* [Exercise brief]
Return exactly the listing's lines, from its first line to the line holding "# them, and", ends included.
:::
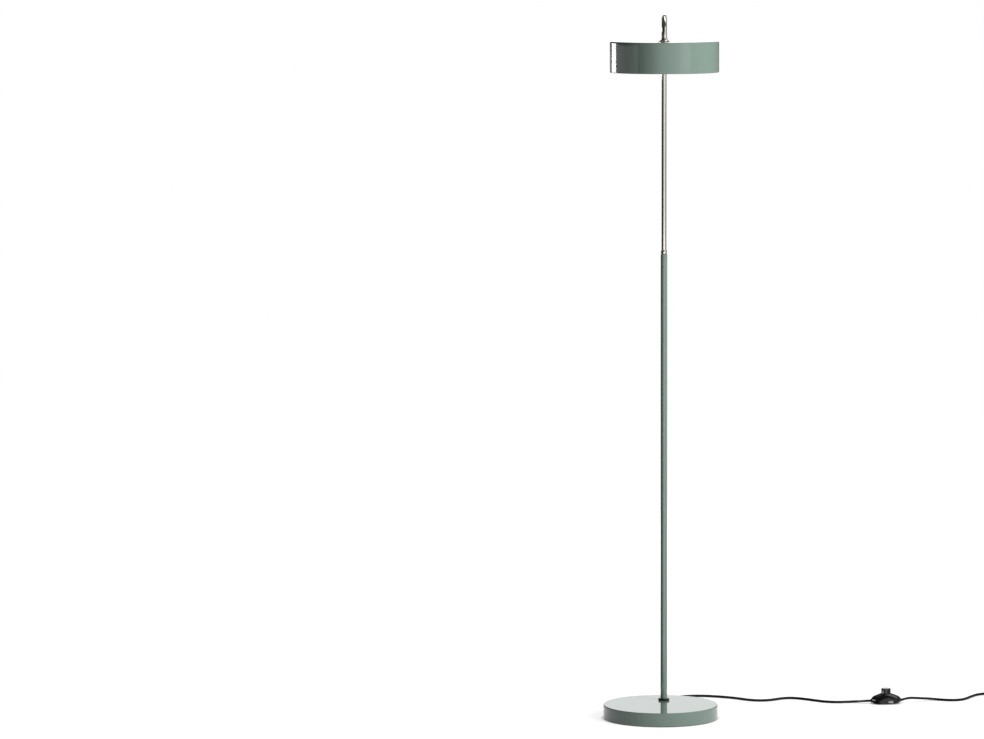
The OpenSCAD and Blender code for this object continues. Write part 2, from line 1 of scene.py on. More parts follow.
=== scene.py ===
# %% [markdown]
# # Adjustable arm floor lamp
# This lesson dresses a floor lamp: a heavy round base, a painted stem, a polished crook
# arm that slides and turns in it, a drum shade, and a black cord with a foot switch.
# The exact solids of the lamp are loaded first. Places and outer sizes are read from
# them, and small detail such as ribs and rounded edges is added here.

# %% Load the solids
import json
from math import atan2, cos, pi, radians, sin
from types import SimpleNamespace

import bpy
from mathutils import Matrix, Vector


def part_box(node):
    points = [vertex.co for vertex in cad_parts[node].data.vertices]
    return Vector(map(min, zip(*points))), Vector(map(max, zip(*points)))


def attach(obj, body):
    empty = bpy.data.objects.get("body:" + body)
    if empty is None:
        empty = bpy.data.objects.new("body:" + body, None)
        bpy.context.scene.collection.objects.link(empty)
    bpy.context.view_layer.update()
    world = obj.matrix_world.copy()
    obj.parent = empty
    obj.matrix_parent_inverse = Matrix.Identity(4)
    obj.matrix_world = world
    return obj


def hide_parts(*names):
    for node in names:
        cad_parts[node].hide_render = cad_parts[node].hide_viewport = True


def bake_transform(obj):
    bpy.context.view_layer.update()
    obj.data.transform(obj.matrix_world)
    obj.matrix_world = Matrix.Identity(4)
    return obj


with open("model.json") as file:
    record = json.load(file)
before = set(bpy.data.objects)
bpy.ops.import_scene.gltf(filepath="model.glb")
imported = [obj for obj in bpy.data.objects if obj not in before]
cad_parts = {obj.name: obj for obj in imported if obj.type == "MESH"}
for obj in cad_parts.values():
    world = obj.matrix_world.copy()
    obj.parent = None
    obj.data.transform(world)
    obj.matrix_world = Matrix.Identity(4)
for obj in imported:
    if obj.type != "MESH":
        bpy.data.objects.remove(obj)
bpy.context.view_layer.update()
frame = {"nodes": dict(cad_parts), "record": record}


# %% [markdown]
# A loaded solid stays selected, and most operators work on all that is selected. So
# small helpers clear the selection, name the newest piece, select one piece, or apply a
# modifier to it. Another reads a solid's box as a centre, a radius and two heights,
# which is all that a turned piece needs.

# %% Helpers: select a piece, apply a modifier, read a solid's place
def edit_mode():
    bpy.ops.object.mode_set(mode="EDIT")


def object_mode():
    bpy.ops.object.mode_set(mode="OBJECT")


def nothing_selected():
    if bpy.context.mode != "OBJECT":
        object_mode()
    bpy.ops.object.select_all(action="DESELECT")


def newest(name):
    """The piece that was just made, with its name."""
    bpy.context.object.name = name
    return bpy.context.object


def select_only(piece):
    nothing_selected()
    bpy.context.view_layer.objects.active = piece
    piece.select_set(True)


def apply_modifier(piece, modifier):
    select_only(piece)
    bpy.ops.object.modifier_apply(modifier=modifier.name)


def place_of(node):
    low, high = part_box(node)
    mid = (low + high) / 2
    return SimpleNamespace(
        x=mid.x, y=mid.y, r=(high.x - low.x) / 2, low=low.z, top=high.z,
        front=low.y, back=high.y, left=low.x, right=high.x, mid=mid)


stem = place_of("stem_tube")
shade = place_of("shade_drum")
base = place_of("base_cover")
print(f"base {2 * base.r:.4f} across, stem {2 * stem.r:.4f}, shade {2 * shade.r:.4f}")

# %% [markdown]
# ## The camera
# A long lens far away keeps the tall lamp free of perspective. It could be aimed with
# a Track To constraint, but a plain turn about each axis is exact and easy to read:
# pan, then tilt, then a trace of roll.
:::
* [Solution for this problem]
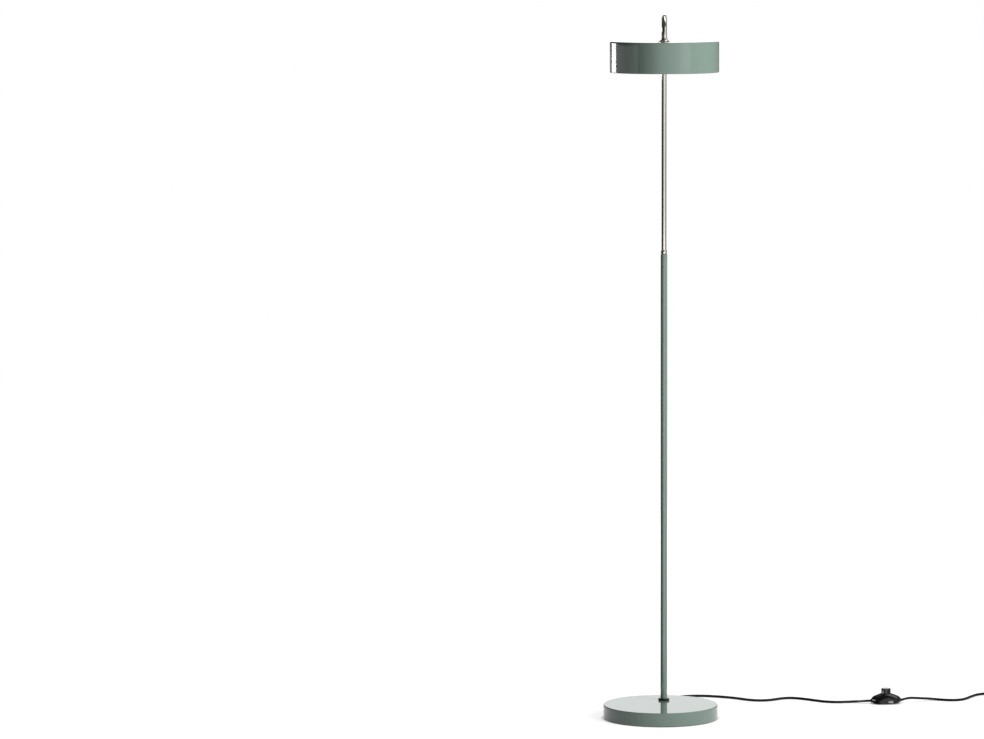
The OpenSCAD and Blender code for this object continues. Write part 2, from line 1 of scene.py on. More parts follow.
=== scene.py ===
# %% [markdown]
# # Adjustable arm floor lamp
# This lesson dresses a floor lamp: a heavy round base, a painted stem, a polished crook
# arm that slides and turns in it, a drum shade, and a black cord with a foot switch.
# The exact solids of the lamp are loaded first. Places and outer sizes are read from
# them, and small detail such as ribs and rounded edges is added here.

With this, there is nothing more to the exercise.